What This Looks Like in Practice
Imagine two department heads disagreeing over launch timing for a customer-facing initiative.
One believes the product is not ready.
The other is under pressure to hit a committed date.
Instead of working through tradeoffs directly, one leader copies the executive team with a note implying the other function is creating avoidable business risk.
Now the disagreement is no longer just operational.
It is reputational.
The copied executives feel forced to pay attention.
Both teams start preparing evidence instead of solutions.
Language hardens.
Trust drops.
The original issue becomes harder to solve precisely because it was escalated poorly.
An ethical executive does not simply reward the first person who created visibility.
They ask:
What conversations happened before this?
What facts are in dispute?
What risks are real versus asserted?
What decision is actually needed now?
What process failed such that this became an executive issue?
Then they do something many leaders skip.
They reset the norm.
They clarify that serious risks should absolutely be surfaced.
But they also clarify that copying the chain of command is not a substitute for direct leadership.
They pull the issue back into a structure that can solve it instead of merely dramatize it.
That protects trust without sacrificing accountability.
Final Thought
When escalation becomes a political weapon, teams stop using it to protect the work.
They use it to protect themselves.
That is when communication becomes more formal but less honest.
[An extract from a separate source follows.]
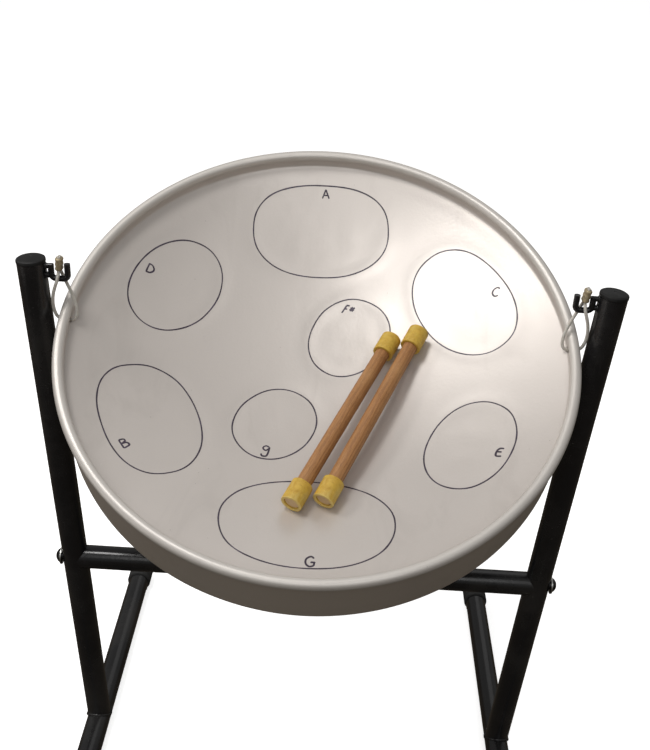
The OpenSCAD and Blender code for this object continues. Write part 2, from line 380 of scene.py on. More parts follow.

More visible but less useful.
More procedurally correct but less relationally healthy.
Ethical leaders do not let that happen by accident.
They define escalation clearly.
They protect direct dialogue.
They make room for serious concerns.
They refuse to reward hierarchy theater.
And they remind the organization that the purpose of escalation is not to win a struggle for positioning.
It is to help the truth reach the level where it can actually be addressed.